→ Job
Write out again, unaltered, the lines from the start through the line containing "wasm.setup();".

* Begin *

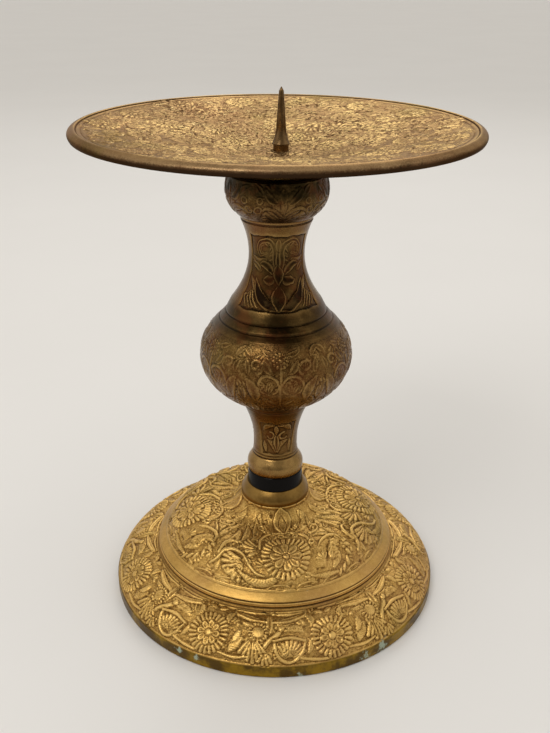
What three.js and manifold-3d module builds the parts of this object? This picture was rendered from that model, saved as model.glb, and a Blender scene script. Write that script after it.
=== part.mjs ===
// A brass pedestal candlestick, as it comes apart on a bench. Its turned pieces stand on one another around a
// steel tie rod: a hollow domed foot, a collar, a black spacer ring, the lower stem, a hollow ball, the neck,
// the cup, a seat disc and a dished drip plate. The rod screws into the cup from below, and a nut and washer
// under the foot draw the stack together. A pricket screws down through the plate into the cup's top.
// Millimetres, +Z up. The foot stands on z = 0 and the stack's axis is Z.
import * as THREE from 'three';
import { mergeVertices } from 'three/addons/utils/BufferGeometryUtils.js';
import Module from 'manifold-3d';

const wasm = await Module();
wasm.setup();

// Foot
const footRadius = 70.5;
const footRise = 41.4;
const footWall = 3;
const footCrown = 4.4;
const footEdgeRise = 4.8;
const footEdgeChamfer = 0.5;
const footEdgeAngle = 115;
const footEdgePull = 0.37;
const stepRadius = 52.4;
const stepRise = 17.2;
const stepAngle = 176;
const bandRadius = 51.7;
const bandRise = 20.5;
const bandAngle = 100;
const bandTopAngle = 145;
const domeRadius = 48.4;
const domeRise = 23.3;
const domeAngle = 122;
const domePull = 0.67;
const domeTopAngle = 114;
const domeTopPull = 0.43;

// Collar and black ring between the foot and the stem
const footCollarRadius = 14.6;
const footCollarTopRadius = 12.3;
const footCollarHeight = 6;
const footCollarAngle = 80;
const footCollarTopAngle = 130;
const blackRingBottomRadius = 12.1;
const blackRingTopRadius = 11.5;
const blackRingHeight = 5.9;

// Lower stem
const lowerStemHeight = 32.5;
const lowerStemTopRadius = 13.9;
const lowerStemWaistRadius = 9.2;
const lowerStemWaistRise = 13.7;
const skirtRadius = 11.9;
const skirtRise = 3.4;
const skirtTopRise = 8.2;
const skirtBottomRadius = 11.1;
const skirtBottomAngle = 50;
const skirtTopAngle = 118;
const skirtTopFlare = 0.5;

// Ball, an oblate hollow casting with a wide mouth that the neck's spigot closes
const ballHeight = 40.5;
const ballRadius = 31;
const ballHalfHeight = 23;
const ballSeamHeight = 2;
const ballWall = 3;
const ballFloorRadius = 11.6;
const ballMouthRadius = 14.3;
const ballBandRadius = 23.5;
const ballTopRadius = 20.5;
const ballUndercut = 1;

// Neck
const neckHeight = 37.3;
const neckWaistRadius = 10.9;
const neckWaistRise = 23.7;
const neckTopRadius = 14;
const neckFlareRadius = 18.2;
const neckBandHeight = 4.5;
const spigotHeight = 3;
const spigotClearance = 0.3;

// Cup under the plate
const cupHeight = 17.4;
const cupRadius = 19.9;
const cupWaistRadius = 14.2;
const cupWaistHeight = 1.5;
const cupUndercut = 0.6;
const cupBulgeRise = 11.2;
const cupBulgeHalfHeight = 14;
const cupTopRadius = 18.9;

// Seat disc and drip plate
const seatHeight = 6;
const seatBottomRadius = 16.9;
const seatTopRadius = 19;
const plateRadius = 76;
const plateThickness = 2.2;
const plateRise = 9.6;
const plateFlatRadius = 12;
const lipWidth = 3.6;
const lipCrown = 0.5;
const lipDrop = 3;
const lipCrestShare = 0.33;
const lipBrimAngle = 95;
const lipCrestAngle = 165;

// Pricket, its captive collar and its screw thread, drilled a little off the axis by hand
const pricketOffset = 1.3;
const pricketHeight = 20.4;
const pricketSkirtRadius = 3.4;
const pricketWaistRadius = 1.8;
const pricketWaistRise = 6.7;
const pricketPointRadius = 0.9;
const pricketPointHeight = 1.5;
const pricketThreadRadius = 2;
const pricketThreadLength = 7.5;
const pricketHoleDepth = 8;
const pricketCollarRadius = 2.9;
const pricketCollarHeight = 2.4;

// Tie rod, washer and nut
const rodRadius = 3;
const rodThreadDepth = 7;
const rodEndGap = 0.4;
const rodTail = 2;
const rodChamfer = 0.5;
const washerRadius = 9;
const washerThickness = 1.6;
const nutAcrossFlats = 10;
const nutHeight = 5;

// Play in a clearance hole, and between two threads that turn in each other
const holeClearance = 0.3;
const threadClearance = 0.1;

// How hard a plain curve is pulled along its end directions, as a share of its length
const plainPull = 0.37;

// How far a drill runs past a face
const drillOverrun = 1;

// Sides of a turned piece: wide, middling and thin ones
const wideSides = 64;
const stemSides = 40;
const thinSides = 24;

// Where each piece of the stack starts, from the table up
const footCollarBottom = footRise;
const blackRingBottom = footCollarBottom + footCollarHeight;
const lowerStemBottom = blackRingBottom + blackRingHeight;
const ballBottom = lowerStemBottom + lowerStemHeight;
const neckBottom = ballBottom + ballHeight;
const cupBottom = neckBottom + neckHeight;
const seatBottom = cupBottom + cupHeight;
const plateBottom = seatBottom + seatHeight;
const plateTop = plateBottom + plateThickness;
const pricketBottom = plateTop + pricketCollarHeight;
const washerTop = footRise - footCrown;
const nutTop = washerTop - washerThickness;

const rodHole = rodRadius + holeClearance;
const pricketHole = pricketThreadRadius + holeClearance;

const brass = metal(0xa8854a, 0.42);
const darkBrass = metal(0x7d602f, 0.45);
const paleBrass = metal(0xb99b60, 0.4);
const blackLacquer = new THREE.MeshStandardMaterial({ color: 0x14110f, roughness: 0.2, metalness: 0 });
const steel = metal(0x8d8d8a, 0.45);

function metal(color, roughness) {
  return new THREE.MeshStandardMaterial({ color, roughness, metalness: 1 });
}

function radians(degrees) {
  return (degrees * Math.PI) / 180;
}

// Outlines are lists of [radius, height] points, drawn with the material on the left of the way they run.

// A curve that leaves one point at an angle and reaches the next at another, both from the radius axis
function sweep(from, fromAngle, to, toAngle, steps, fromPull = plainPull, toPull = plainPull) {
  const length = Math.hypot(to[0] - from[0], to[1] - from[1]);
  const along = (point, degrees, distance) => new THREE.Vector2(
    point[0] + distance * Math.cos(radians(degrees)),
    point[1] + distance * Math.sin(radians(degrees)),
  );
  const curve = new THREE.CubicBezierCurve(
    along(from, 0, 0),
    along(from, fromAngle, fromPull * length),
    along(to, toAngle, -toPull * length),
    along(to, 0, 0),
  );
  return curve.getPoints(steps).map((point) => [point.x, point.y]);
}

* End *

→ Result of the exercise
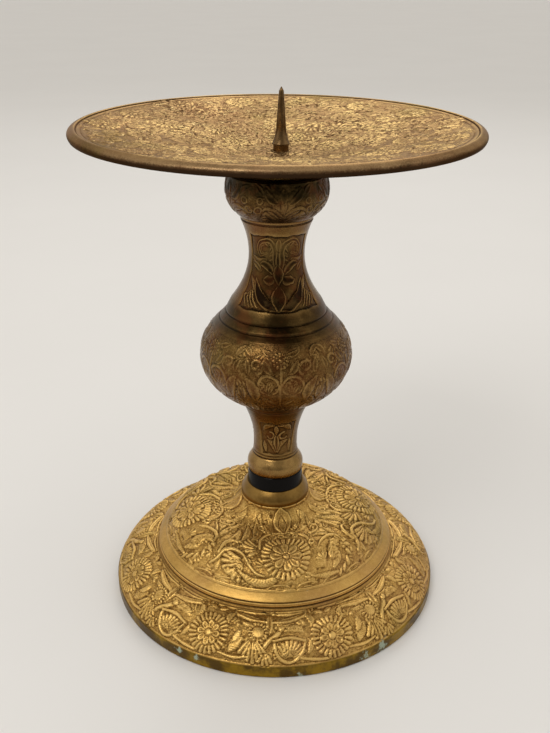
What three.js and manifold-3d module builds the parts of this object? This picture was rendered from that model, saved as model.glb, and a Blender scene script. Write that script after it.
=== part.mjs ===
// A brass pedestal candlestick, as it comes apart on a bench. Its turned pieces stand on one another around a
// steel tie rod: a hollow domed foot, a collar, a black spacer ring, the lower stem, a hollow ball, the neck,
// the cup, a seat disc and a dished drip plate. The rod screws into the cup from below, and a nut and washer
// under the foot draw the stack together. A pricket screws down through the plate into the cup's top.
// Millimetres, +Z up. The foot stands on z = 0 and the stack's axis is Z.
import * as THREE from 'three';
import { mergeVertices } from 'three/addons/utils/BufferGeometryUtils.js';
import Module from 'manifold-3d';

const wasm = await Module();
wasm.setup();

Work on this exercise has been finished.